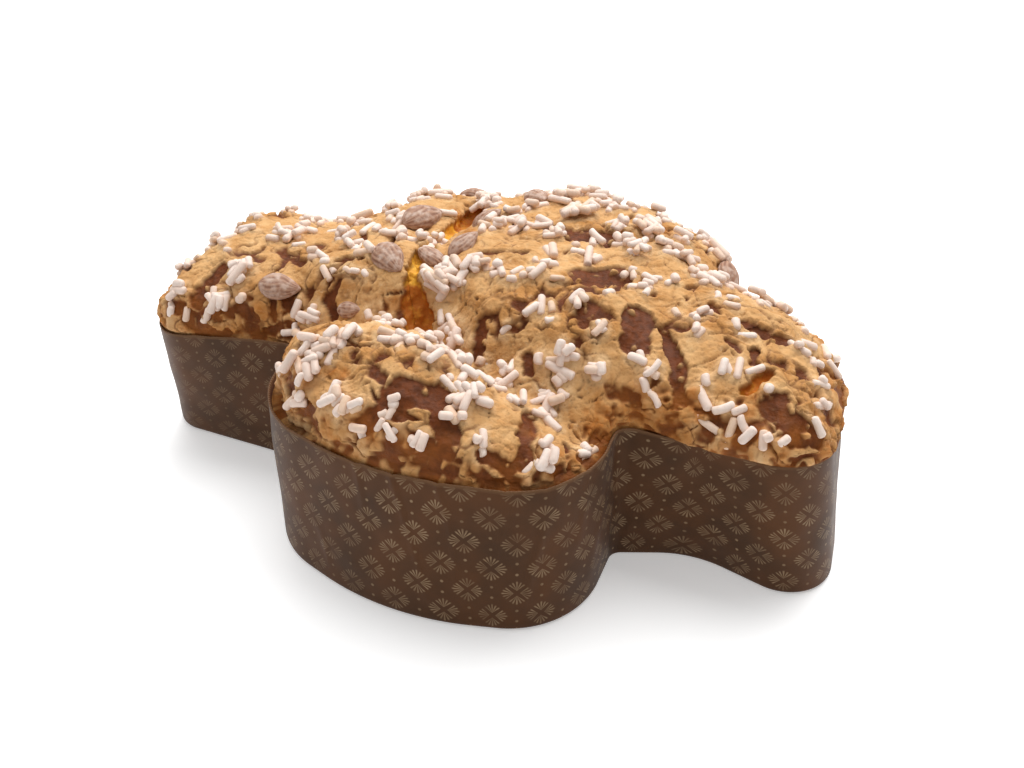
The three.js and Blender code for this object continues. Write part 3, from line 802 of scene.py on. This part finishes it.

•••••

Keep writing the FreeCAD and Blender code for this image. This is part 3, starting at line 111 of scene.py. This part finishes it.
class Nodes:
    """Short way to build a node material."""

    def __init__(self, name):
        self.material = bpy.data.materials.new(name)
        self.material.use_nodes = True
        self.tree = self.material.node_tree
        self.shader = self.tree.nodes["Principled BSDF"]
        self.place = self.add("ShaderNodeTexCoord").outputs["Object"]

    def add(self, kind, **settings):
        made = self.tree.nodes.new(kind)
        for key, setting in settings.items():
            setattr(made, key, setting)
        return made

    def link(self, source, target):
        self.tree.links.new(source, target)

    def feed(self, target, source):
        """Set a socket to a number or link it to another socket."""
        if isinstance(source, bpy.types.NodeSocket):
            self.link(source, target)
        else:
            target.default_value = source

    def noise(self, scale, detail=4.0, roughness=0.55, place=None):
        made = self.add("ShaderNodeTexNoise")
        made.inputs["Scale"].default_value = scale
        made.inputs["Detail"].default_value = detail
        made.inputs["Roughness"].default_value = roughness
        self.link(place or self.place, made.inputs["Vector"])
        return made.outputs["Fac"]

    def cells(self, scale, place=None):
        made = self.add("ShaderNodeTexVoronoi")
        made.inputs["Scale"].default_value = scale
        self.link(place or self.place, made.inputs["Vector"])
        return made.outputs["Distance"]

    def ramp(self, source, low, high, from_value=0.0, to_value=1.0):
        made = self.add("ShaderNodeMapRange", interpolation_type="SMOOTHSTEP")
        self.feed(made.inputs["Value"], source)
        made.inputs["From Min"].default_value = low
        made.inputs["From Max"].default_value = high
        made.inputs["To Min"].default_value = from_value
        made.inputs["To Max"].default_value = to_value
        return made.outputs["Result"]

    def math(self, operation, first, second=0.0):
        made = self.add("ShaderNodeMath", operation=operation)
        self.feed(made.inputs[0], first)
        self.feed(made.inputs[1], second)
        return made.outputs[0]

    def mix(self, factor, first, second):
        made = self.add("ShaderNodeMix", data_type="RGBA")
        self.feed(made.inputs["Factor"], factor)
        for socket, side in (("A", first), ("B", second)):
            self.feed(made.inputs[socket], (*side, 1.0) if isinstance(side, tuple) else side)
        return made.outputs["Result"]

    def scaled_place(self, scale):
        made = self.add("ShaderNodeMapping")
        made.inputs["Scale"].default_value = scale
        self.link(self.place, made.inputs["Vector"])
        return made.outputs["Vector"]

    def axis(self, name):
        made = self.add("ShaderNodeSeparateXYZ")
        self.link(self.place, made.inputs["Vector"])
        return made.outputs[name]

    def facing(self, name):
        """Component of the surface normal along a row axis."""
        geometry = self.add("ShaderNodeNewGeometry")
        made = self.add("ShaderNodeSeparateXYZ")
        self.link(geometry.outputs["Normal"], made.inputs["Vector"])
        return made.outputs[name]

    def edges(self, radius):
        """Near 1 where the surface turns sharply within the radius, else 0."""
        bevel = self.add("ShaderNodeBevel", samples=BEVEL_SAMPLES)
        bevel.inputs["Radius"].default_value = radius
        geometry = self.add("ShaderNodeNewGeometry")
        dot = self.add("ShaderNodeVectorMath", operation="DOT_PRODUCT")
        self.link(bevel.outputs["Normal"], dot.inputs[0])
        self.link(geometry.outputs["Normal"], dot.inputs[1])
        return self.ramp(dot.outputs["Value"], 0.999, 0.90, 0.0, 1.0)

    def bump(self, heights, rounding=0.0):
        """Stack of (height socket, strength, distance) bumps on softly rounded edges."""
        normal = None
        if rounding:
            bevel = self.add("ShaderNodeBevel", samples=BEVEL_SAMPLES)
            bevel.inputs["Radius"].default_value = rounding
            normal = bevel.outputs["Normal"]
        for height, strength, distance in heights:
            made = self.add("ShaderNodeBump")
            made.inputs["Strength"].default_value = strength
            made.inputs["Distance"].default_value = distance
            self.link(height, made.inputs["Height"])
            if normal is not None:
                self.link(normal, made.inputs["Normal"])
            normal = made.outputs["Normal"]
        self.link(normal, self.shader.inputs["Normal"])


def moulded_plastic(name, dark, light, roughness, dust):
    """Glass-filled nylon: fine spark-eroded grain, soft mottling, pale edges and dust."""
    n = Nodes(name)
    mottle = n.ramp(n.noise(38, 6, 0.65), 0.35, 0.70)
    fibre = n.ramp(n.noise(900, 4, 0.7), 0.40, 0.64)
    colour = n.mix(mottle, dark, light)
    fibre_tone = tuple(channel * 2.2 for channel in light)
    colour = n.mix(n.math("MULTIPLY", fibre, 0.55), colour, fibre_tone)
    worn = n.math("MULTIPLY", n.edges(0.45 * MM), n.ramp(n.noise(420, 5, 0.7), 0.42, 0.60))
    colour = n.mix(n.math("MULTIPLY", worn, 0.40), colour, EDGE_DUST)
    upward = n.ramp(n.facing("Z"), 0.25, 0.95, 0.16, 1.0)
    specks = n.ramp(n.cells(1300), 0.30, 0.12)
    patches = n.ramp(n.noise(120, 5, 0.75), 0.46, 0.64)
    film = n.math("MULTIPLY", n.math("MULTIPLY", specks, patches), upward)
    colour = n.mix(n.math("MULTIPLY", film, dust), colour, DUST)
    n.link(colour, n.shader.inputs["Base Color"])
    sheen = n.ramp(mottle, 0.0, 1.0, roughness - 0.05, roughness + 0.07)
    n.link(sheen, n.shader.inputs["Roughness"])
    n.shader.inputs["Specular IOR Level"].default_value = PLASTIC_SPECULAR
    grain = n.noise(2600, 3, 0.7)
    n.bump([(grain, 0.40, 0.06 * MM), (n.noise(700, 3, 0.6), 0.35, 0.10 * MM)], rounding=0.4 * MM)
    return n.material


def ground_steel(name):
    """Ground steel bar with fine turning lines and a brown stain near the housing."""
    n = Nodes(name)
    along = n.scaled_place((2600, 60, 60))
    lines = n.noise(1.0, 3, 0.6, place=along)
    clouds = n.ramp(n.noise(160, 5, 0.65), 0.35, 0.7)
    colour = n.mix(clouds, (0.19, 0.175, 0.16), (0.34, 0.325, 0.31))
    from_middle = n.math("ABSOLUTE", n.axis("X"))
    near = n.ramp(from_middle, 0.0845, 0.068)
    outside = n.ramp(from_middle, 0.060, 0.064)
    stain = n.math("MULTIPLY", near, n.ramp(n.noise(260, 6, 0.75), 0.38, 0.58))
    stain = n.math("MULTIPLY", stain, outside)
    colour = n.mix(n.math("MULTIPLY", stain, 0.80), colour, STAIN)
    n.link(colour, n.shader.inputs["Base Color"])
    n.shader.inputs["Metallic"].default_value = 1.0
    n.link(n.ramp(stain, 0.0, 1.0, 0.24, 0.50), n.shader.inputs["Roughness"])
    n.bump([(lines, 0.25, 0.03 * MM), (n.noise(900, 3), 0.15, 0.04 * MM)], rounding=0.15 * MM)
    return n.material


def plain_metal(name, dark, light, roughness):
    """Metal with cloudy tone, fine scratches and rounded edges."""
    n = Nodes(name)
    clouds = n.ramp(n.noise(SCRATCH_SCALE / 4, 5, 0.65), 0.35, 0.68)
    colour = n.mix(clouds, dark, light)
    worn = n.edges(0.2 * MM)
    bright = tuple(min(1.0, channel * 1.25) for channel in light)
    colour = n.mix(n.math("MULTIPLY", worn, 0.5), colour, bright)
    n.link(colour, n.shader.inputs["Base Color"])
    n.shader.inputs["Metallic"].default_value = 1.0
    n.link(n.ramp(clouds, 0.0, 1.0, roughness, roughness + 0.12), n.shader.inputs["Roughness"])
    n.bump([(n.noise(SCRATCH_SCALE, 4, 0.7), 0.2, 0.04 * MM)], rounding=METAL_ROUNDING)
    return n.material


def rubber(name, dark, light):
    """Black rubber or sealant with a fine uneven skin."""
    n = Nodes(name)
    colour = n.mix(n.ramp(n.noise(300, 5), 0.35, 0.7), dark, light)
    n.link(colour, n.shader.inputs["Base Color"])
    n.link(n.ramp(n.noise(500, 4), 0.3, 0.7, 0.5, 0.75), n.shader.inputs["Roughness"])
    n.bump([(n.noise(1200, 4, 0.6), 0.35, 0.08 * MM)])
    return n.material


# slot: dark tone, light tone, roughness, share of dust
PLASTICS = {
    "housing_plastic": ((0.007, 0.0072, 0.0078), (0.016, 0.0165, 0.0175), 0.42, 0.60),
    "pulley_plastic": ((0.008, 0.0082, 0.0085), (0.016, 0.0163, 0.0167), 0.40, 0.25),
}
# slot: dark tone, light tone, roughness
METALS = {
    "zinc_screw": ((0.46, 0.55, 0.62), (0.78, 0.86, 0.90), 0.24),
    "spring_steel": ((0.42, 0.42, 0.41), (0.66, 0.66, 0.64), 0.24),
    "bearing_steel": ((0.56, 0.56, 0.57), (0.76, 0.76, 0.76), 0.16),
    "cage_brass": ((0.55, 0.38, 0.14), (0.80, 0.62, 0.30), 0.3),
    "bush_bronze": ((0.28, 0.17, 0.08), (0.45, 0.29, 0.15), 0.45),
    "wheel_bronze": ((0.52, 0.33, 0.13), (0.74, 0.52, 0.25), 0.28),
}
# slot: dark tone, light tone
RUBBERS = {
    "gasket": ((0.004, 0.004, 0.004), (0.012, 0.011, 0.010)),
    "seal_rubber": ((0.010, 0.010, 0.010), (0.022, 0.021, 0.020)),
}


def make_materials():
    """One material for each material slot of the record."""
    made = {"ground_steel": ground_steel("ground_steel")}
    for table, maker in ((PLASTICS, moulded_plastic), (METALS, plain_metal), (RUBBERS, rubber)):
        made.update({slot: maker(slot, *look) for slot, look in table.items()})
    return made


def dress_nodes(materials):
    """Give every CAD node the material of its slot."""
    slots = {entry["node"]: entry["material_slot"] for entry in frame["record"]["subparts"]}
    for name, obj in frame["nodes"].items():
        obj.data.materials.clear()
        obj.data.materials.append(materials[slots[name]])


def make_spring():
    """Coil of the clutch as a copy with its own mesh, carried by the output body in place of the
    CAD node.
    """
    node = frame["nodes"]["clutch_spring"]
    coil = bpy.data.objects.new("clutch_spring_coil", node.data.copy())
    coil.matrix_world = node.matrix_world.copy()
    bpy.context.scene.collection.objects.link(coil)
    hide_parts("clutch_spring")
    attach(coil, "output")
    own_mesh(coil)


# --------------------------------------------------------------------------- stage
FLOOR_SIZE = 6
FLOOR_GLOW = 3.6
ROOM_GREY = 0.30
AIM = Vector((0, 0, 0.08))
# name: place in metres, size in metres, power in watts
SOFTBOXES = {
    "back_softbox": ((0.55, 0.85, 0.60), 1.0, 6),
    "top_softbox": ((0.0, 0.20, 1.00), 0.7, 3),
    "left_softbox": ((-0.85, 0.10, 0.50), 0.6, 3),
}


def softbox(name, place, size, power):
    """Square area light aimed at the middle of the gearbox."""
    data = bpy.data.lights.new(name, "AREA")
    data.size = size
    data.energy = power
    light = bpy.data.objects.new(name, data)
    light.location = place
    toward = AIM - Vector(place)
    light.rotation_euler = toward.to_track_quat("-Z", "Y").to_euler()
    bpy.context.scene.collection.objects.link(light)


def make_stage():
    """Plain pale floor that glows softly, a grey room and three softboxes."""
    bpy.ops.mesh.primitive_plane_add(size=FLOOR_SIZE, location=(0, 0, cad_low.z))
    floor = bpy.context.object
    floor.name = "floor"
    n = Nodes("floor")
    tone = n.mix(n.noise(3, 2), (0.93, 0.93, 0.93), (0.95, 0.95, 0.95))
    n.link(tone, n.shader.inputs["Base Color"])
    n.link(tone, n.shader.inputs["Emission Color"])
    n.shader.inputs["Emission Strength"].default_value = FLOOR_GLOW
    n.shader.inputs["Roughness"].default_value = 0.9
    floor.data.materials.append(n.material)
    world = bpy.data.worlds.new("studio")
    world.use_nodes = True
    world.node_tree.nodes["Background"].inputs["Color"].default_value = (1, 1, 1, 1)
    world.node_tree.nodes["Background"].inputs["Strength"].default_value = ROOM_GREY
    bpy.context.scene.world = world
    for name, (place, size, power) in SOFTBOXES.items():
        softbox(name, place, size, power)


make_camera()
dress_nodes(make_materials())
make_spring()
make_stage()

•••••

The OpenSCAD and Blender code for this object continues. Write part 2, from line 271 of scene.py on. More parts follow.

•••••

== PROBLEM STATEMENT ==
Determine how many lines include the string "continues". Give no answer but the number.

== FULL SOLUTION ==
2